Reject AB 1000 to Protect California’s Water Future

Reject AB 1000 to Protect California’s Water Future

By Scott Slater, President & CEO, Cadiz Inc.

KCET.org

9-15-17

California has always stood apart from the rest of the nation. As the sixth-largest economy in the world, our state has led the conversation on issues ranging from advancing social justice to fighting climate change. And, on no issue has our state’s leadership been clearer than environmental law. Indeed, the landmark California Environmental Quality Act (CEQA) is the most detailed environmental review process in the country, even surpassing its federal counterpart in its stringent requirements.

The CEQA review process ensures not only that the projects built in California are safe for the environment, but also that they are uniquely tailored to the nuances of our natural resources and our communities’ needs. In other words, California projects are uniquely ours and ours alone. So a recent op-ed that suggests the Trump Administration is single-handedly pushing a California water project is not only far-fetched in its claims about the project’s ties to the federal administration, but also does a grave disservice to our state’s world renowned environmental laws by supporting legislation that would weaken them.

This legislation, Assembly Bill 1000, targets the Cadiz Valley Water Conservation, Recovery and Storage Project, but its short-sighted quest to destroy Cadiz would actually undermine CEQA, threaten thousands of California jobs and jeopardize safe water supplies for hundreds of thousands in the process. And, it ignores the process Cadiz has already completed to ensure it will not harm the desert environment, where we’ve operated for more than 30 years.

The Cadiz Water Project is a California project that’s been thoroughly reviewed and deemed environmentally safe in accordance with CEQA by public regulatory agencies and California’s courts. The project will safely and sustainably conserve groundwater on private land in the eastern Mojave Desert that is now being lost to evaporation and rendered useless due to high salinity at dry lake playas. This groundwater does not now – nor has it ever – supported desert springs, animals, plants or any other wildlife. Moreover, the amount of groundwater being captured by the project represents less than one-tenth of 1 percent of all the water in storage in the region and will continue to be recharged and replenished on an ongoing basis.

Importantly, the project relies on the most accurate and up-to-date science about the local hydrology and is modeled after safely managed and regulated groundwater projects across the state. The full CEQA review process considered all studies of the area, including science produced decades ago in connection with different projects, and adjusted the Project’s parameters and permits in consideration of any concerns raised by the public and regulatory agencies about differences between old and new work completed.

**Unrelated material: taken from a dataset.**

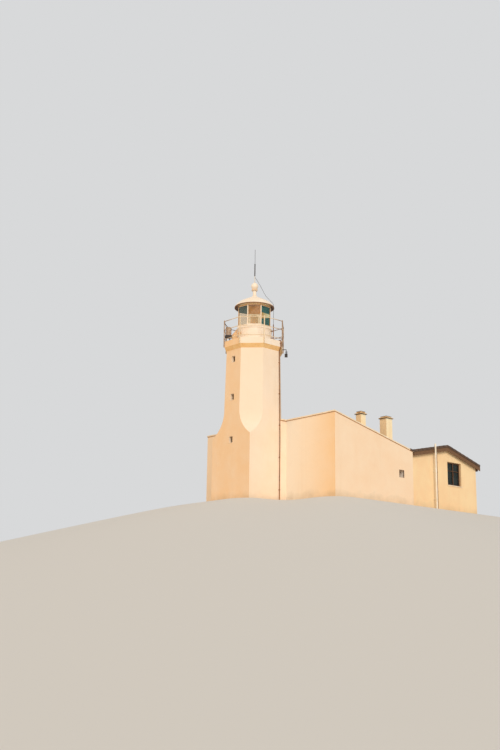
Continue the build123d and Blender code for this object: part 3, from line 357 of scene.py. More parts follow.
def dark_iron(name):
    """Tarred iron with old rust."""
    return painted_iron(name, "3a312b", "2a2420", "5e3a24", 0.56, 0.6)


def bare_metal(name, light, shade, roughness, metallic):
    """Metal with dull and bright patches and fine scratches."""
    scale = 14.0
    paint = Paint(name, roughness, metallic)
    paint.colour(paint.mix(paint.patches(scale, 0.35, 0.68, rough=0.65), light, shade))
    bright, dull = roughness - 0.12, roughness + 0.18
    paint.roughen(paint.between(paint.noise(scale * 2, 5.0), 0.3, 0.7, bright, dull))
    paint.bump(paint.noise(scale * 6, 4.0), 0.0006)
    return paint


def wood(name, light, shade, line, letter, pitch, stretch):
    """Boards along one way, with grain, joints and weathering."""
    paint = Paint(name, 0.62)
    grain = paint.noise(9.0, 7.0, 0.65, stretch)
    joints = paint.grooves(letter, pitch, 0.006)
    paint.colour(paint.mix(paint.between(grain, 0.35, 0.68), light, shade))
    paint.over(paint.maths("MULTIPLY", joints, 0.8), line)
    paint.over(paint.patches(2.5, 0.58, 0.74, 0.45), line)
    paint.roughen(paint.between(grain, 0.3, 0.7, 0.5, 0.8))
    paint.bump(grain, 0.0015)
    paint.bump(paint.between(joints, 0.0, 1.0, 1.0, 0.0), 0.003)
    return paint


def glass(name, clear, film, cover, roughness=0.06):
    """Thin glass that lets light through, under a sheen and an uneven film of salt and dust."""
    paint = Paint(name, roughness)
    salt = paint.patches(4.0, 0.35, 0.75, stretch=(1, 1, 0.5))
    paint.colour(paint.mix(salt, film, clear))
    paint.roughen(paint.between(salt, 0.0, 1.0, roughness, roughness + 0.3))
    paint.bump(salt, 0.0004)
    sheen = paint.node("LayerWeight", 0.2).outputs["Facing"]
    share = paint.maths("MAXIMUM", sheen, paint.between(salt, 0.0, 1.0, cover * 0.6, cover))
    through = paint.node("BsdfTransparent", tint(clear))
    mixed = paint.node("MixShader", share, through.outputs[0], paint.shader.outputs[0])
    paint.cover = mixed.inputs[0]
    paint.feed(paint.tree.nodes["Material Output"].inputs["Surface"], mixed.outputs[0])
    return paint


def lantern_panes():
    """The lantern's panes: salted glass, with painted reflections, painted light and painted shade in
    teal, amber, gold, grey and cream on the three to the sea.
    """
    paint = glass("lantern_panes", "fef9f0", "fff4e0", 0.22)
    angle = paint.angle()
    height = paint.axis("Z")

    def zone(middle, edge, slope, sign):
        """A share that is whole on one pane, above or below an edge that slopes along it."""
        turn = paint.maths("SUBTRACT", angle, middle)
        level = paint.maths("ADD", edge, paint.maths("MULTIPLY", turn, slope))
        beyond = paint.maths("MULTIPLY", paint.maths("SUBTRACT", height, level), sign)
        near = paint.past(paint.maths("ABSOLUTE", turn), pane_half_turn, -0.005)
        return paint.maths("MULTIPLY", paint.past(beyond, 0.0, 0.01), near)

    # Painted reflections and painted shade on the three panes to the sea: teal for the shaded ceiling and
    # the sky in the side panes, with a gold band across the right one, amber for the lit ceiling in the
    # middle pane, and grey and warm cream lower down for the sky
    left = zone(left_pane_angle, left_reflection_height, left_reflection_fall, 1)
    right = zone(right_pane_angle, right_reflection_height, 0.0, 1)
    low = zone(right_pane_angle, low_reflection_height, low_reflection_rise, -1)
    amber = zone(middle_pane_angle, reflection_height, 0.0, 1)
    teal = paint.maths("MAXIMUM", left, paint.maths("MAXIMUM", right, low))
    band = zone(right_pane_angle, reflection_height - 1, 0.0, 1)
    grey = zone(left_pane_angle, reflection_height - 1, 0.0, 1)
    warm_sky_reflection = zone(middle_pane_angle, reflection_height, 0.0, -1)
    patchy = paint.patches(6.0, 0.3, 0.7, detail=4.0, rough=0.55)
    across = paint.past(paint.maths("SUBTRACT", angle, right_pane_angle), 0.0, 0.3)
    paint.over(grey, paint.mix(patchy, "e6d8c2", "d9d2c8"))
    paint.over(warm_sky_reflection, "ffe6b4")
    paint.over(band, paint.mix(across, "bd9550", "d8dcb0"))
    paint.over(teal, paint.mix(patchy, "1c504c", "337068"))
    paint.over(left, paint.mix(patchy, "26423e", "3a5750"))
    paint.over(amber, paint.mix(patchy, "8e6228", "b98344"))
    # The painted zones cover most of the clear glass, and the warm cream one a little more than the salt
    # alone
    reflected = paint.maths("MAXIMUM", teal, band)
    reflected = paint.maths("MAXIMUM", reflected, paint.maths("MULTIPLY", amber, 0.95))
    share = paint.cover.links[0].from_socket
    share = paint.maths("MULTIPLY", share, paint.between(warm_sky_reflection, 0.0, 1.0, 1.0, 1.4))
    paint.feed(paint.cover, paint.maths("MAXIMUM", share, paint.maths("MULTIPLY", reflected, 0.86)))
    return paint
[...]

The Cadiz Water Project is an example of the CEQA process working. Since its first iteration in the year 2000 and over the course of the current review process, the project has been amended significantly to address concerns about environmental impacts. For example, the old project would have been built on virgin public lands, and could have impacted various species. Today’s project will use an existing, disturbed railroad right-of-way instead, avoiding these habitats.  Also, the old project was only constrained by its only Project participant at the time, the Metropolitan Water District of Southern California. Today’s project is subject to the independent enforcement authority of San Bernardino County, not a Project participant, which can cut off the project’s operations at any time if we are in violation of the management plan–  an independent enforcement mechanism long sought by critics, including Senator Dianne Feinstein.

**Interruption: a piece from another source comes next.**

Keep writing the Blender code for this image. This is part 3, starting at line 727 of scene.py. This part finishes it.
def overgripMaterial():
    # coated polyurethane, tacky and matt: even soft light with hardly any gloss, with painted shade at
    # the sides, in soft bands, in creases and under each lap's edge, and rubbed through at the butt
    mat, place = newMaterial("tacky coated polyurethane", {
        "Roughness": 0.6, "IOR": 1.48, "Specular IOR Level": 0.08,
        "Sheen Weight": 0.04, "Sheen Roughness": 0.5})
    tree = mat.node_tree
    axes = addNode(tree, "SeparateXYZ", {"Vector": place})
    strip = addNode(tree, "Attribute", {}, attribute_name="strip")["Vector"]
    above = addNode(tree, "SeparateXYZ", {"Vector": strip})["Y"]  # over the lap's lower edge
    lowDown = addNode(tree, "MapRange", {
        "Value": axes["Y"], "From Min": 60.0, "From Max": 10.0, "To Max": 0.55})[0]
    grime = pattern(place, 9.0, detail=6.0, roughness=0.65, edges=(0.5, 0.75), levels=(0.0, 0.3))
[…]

By targeting a CEQA success story with “do over” “double jeopardy” reviews, AB 1000 not only undermines the environmental review process for this particular project – but it also sends a dangerous message about the strength, the importance and the supremacy of California’s environmental review process and environmental laws.

Why does that matter? Because undermining this process puts not only jobs and critical infrastructure development projects – like solar and renewable energy, affordable housing and school and hospital construction projects – at risk, but it puts the environment at risk as well. Political will changes quickly, and undermining CEQA now to block a project certain groups don’t like is short-sighted and can quickly be abused by those groups who’d rather scrap CEQA and its checks on development entirely.

AB 1000 is opposed by more than 75 local, state and national labor, business, water agencies and organizations as well as government officials from both sides of the aisle, in part because of the risky precedent that would mostly be borne by California’s working families. The State Senate rightfully put the bill aside earlier this month. It would be a grave disservice to the people of California to jam the bill through during the final days of the legislative session as proponents of AB 1000 have been seeking. It’s exactly the kind of rule bending and breaking that Californians loathe and never forget – especially when reliable water and good jobs are at stake.